More Reflections on Depression: Medication

I started this post quite a while ago, but things happened, and as it turns out I’ve recently needed depression medication again.  As I said in earlier posts, I have experienced depression severe enough to merit medication a few times.  There is a lot of debate over whether anti-depressants are over-prescribed, how effective they really are, and even whether they’re necessary at all.  For those of you who have never gone through this, I must stress this: true clinical depression is far more than just feeling really sad.  And it is not brought about by a lack of willpower, weakness of character, or inability to “suck it up”.  Just as we can sometimes take on too much physically and hurt our bodies, there are times in our lives when circumstances might be more overwhelming than we are emotionally able to handle, or there are physiological reasons for an imbalance.

The first time was many years ago, for what I now know was a drug-induced depression (that medication is no longer on the market).  In those days, I was the most complacent of patients.  I did whatever the doctor told me to do, including adding multiple drugs to combat the terrible side effects of the drug I was on, instead of insisting that I eliminate the drug that was causing the problems.  At that point in time, I was pretty much stuck between two moods: ticked off, and bawling.  This was not at all my natural state, and certainly not the person I wanted to be.

The second time around, there was a hormonal imbalance that we later found out was because of undiagnosed/untreated thyroid problems.  I was again often ticked off or bawling, but there was more of a feeling of hopelessness than I had ever experienced before.  I didn’t know what was wrong with me, or why I didn’t really care to do things that I normally enjoyed.  I didn’t really entertain serious thoughts of suicide, but I can’t say that I cared if something catastrophic happened to me either.  That’s not a good place to live.  And I imagine I wasn’t particularly enjoyable to be around.

This time, I’ve been having health issues that have made it nearly impossible to go about a normal day.  It’s been going on for so long now, and it’s so frustrating that every test keeps coming back negative.  I feel like my body has betrayed me, and the doctors are so hung up on lab values that they don’t even consider symptoms any more.  I don’t mind getting older, but I don’t want to feel like 80 at 40.  So even more hopelessness, fear that I will continue to go undiagnosed and never actually get better.  It was really starting to get to me, and I couldn’t stay on top of it any more, in addition to fighting the physical aspects of whatever is going on.  And added to the hopelessness was quite a bit of anxiety.  It turns out that one of the newer mood-balancing drugs is also sometimes helpful for one of the conditions I have, so it seemed like a win-win.  I haven’t been on it too long, but it seems like it might be helping on both points.

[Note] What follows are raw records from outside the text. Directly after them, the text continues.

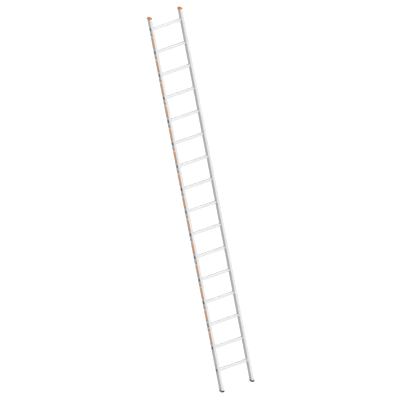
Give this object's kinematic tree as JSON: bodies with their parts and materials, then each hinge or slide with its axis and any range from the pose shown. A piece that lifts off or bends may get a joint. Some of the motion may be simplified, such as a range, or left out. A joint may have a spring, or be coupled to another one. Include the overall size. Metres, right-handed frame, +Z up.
{
  "type": "leaning ladder",
  "caption": "Long single-section aluminium leaning ladder: box stiles, hollow rungs swaged through them, plastic top caps, rubber feet and side label strips.",
  "frame": {"origin": "midway between the two soles, on the surface that they stand on", "axes": "+Z up the ladder from the feet to the top caps, X across it from one stile to the other, -Y the front that faces the climber"},
  "size_m": [0.43, 0.073, 4.612],
  "materials": {
    "stile_aluminium": "mill-finish extrusion with fine lengthwise die lines",
    "rung_aluminium": "mill-finish extrusion, grooved treads brightened by boots",
    "rivet_aluminium": "plain domed blind rivet",
    "cap_plastic": "moulded, finely grained orange plastic",
    "label_film": "printed orange adhesive film, without lettering",
    "foot_rubber": "dull black moulded rubber, scuffed at the sole"
  },
  "bodies": {
    "root": {"left_stile": "stile_aluminium", "left_foot": "foot_rubber", "left_top_cap": "cap_plastic", "left_foot_rivet_outer": "rivet_aluminium", "left_foot_rivet_inner": "rivet_aluminium", "left_label_02": "label_film", "left_label_03": "label_film", "left_label_04": "label_film", "left_label_05": "label_film", "left_label_06": "label_film", "left_label_07": "label_film", "left_label_08": "label_film", "left_label_09": "label_film", "left_label_10": "label_film", "left_label_11": "label_film", "left_label_12": "label_film", "left_label_13": "label_film", "left_label_14": "label_film", "left_label_15": "label_film", "right_stile": "stile_aluminium", "right_foot": "foot_rubber", "right_top_cap": "cap_plastic", "right_foot_rivet_outer": "rivet_aluminium", "right_foot_rivet_inner": "rivet_aluminium", "right_label_02": "label_film", "right_label_03": "label_film", "right_label_04": "label_film", "right_label_05": "label_film", "right_label_06": "label_film", "right_label_07": "label_film", "right_label_08": "label_film", "right_label_09": "label_film", "right_label_10": "label_film", "right_label_11": "label_film", "right_label_12": "label_film", "right_label_13": "label_film", "right_label_14": "label_film", "right_label_15": "label_film", "rung_01": "rung_aluminium", "rung_02": "rung_aluminium", "rung_03": "rung_aluminium", "rung_04": "rung_aluminium", "rung_05": "rung_aluminium", "rung_06": "rung_aluminium", "rung_07": "rung_aluminium", "rung_08": "rung_aluminium", "rung_09": "rung_aluminium", "rung_10": "rung_aluminium", "rung_11": "rung_aluminium", "rung_12": "rung_aluminium", "rung_13": "rung_aluminium", "rung_14": "rung_aluminium", "rung_15": "rung_aluminium", "rung_16": "rung_aluminium"}
  },
  "joints": []
}
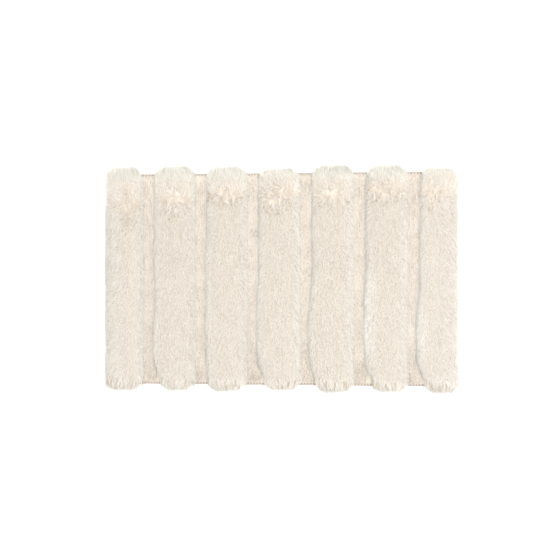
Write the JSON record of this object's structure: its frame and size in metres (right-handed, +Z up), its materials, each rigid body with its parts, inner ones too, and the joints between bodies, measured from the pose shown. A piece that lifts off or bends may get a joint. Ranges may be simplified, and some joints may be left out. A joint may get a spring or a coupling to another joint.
{
  "type": "bath mat",
  "caption": "Rectangular plush bath mat with tall pile ribs across its width, low-pile channels between them, a sewn binding round the edge and a rubbery anti-slip backing.",
  "frame": {"origin": "on the floor, at the middle of the mat's underside", "axes": "+X along the mat's long side, +Y along the ribs, +Z up from the floor"},
  "size_m": [0.881, 0.565, 0.0288],
  "materials": {
    "plush_pile": "matte",
    "low_pile": "matte",
    "ground_cloth": "matte",
    "anti_slip_rubber": "matte",
    "binding_tape": "matte",
    "sewing_thread": "satin"
  },
  "bodies": {
    "root": {"pile_rib_1": "plush_pile", "pile_rib_2": "plush_pile", "pile_rib_3": "plush_pile", "pile_rib_4": "plush_pile", "pile_rib_5": "plush_pile", "pile_rib_6": "plush_pile", "pile_rib_7": "plush_pile", "low_pile_channel_1": "low_pile", "low_pile_channel_2": "low_pile", "low_pile_channel_3": "low_pile", "low_pile_channel_4": "low_pile", "low_pile_channel_5": "low_pile", "low_pile_channel_6": "low_pile", "ground_fabric": "ground_cloth", "anti_slip_backing": "anti_slip_rubber", "edge_binding": "binding_tape", "needle_thread": "sewing_thread", "bobbin_thread": "sewing_thread"}
  },
  "joints": []
}
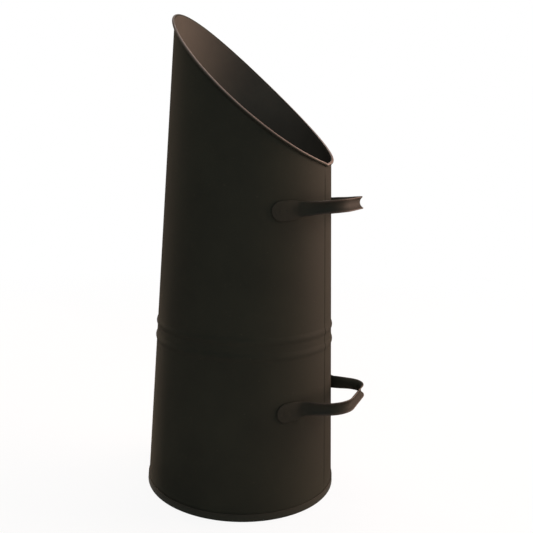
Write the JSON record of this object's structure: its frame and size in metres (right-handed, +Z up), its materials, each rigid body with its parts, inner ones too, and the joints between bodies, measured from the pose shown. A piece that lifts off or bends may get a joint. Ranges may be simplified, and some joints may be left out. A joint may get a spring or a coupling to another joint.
{
  "type": "coal scuttle",
  "caption": "Tapered sheet-steel coal scuttle with a slanted, wired mouth and D-shaped channel handles on its low side.",
  "frame": {"origin": "middle of the footprint (the bounding box seen from above), on the floor that the scuttle stands on", "axes": "+Z up, +X towards the handles on the low side, -X towards the tall pouring side"},
  "size_m": [0.2292, 0.2012, 0.4875],
  "materials": {
    "black_paint": "satin",
    "bare_wire": "drawn"
  },
  "bodies": {
    "root": {"body_wall": "black_paint", "rim_wire": "bare_wire", "base_pan": "black_paint", "upper_handle": "black_paint", "lower_handle": "black_paint"}
  },
  "joints": []
}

Why did I share all this?  Because I think it is appalling that we have made discussion of emotional and mental struggles such a huge taboo, while most people have no qualms about talking about their physical problems.  We always try to put on the mask that shows we have it all together, and so then we think that we’re the only ones who DON’T have it all together, since all we see are everyone else’s masks.  But all of us are broken in some way.  And it does a disservice to us all to wear those masks.  Let me reiterate:  WE ALL LOSE, because we don’t allow ourselves to share our struggles.

I’m not saying you have to bear your heart to strangers, and I don’t think it’s healthy to always dwell on how miserable you are.  But there have been a lot of famous suicides recently, and the stories mirror those of regular everyday people: even those closest to them often had no idea that they were contemplating taking their own lives.  We don’t even feel comfortable sharing with those who should be loving us unconditionally, because we don’t want to be seen as weak, or whiny, or whatever.  I’ve been guilty of it myself.  And while it’s definitely outside of my comfort zone to share on this level, I hope that it helps some of the people reading this.  Depression is NOT your fault, any more than having some random genetic disease is your fault.  Find someone you trust, someone you feel safe talking to.  Let them know what’s going on.  Maybe even ask THEM if they think it would be a good idea for you to see a doctor and/or a counselor.  Chances are good that they’ve had the thought and didn’t know how to bring it up to you.  Because no matter how bleak things seem right now, no matter how much you think everyone would be better off without you, that is not the case at all.

If you think a loved one is struggling with depression or any other mental battle, don’t wait to talk to them.  Let them know you are there to encourage them, to help them however you can.  Even if you’ve never dealt with it yourself and can’t fully comprehend what they’re going through, you can still be part of their support structure.

If you are struggling with depression, any other mental health issue, addiction, abuse, or self-harm, please seek out help.  There are so many resources available. There’s a great non-profit called To Write Love On Her Arms (TWLOHA) whose specific goal is to support those dealing with any of those issues in getting the help they need.  Don’t put it off because you think you can’t afford it: there is assistance to be had.  Don’t avoid it because you think you don’t deserve it, or that no one would miss you if you were gone.  There are people going through some of the same things you’re going through, and some who have survived it and come out the other side and want to help you do the same.  There are a lot more of us out there than you think.  You are not alone.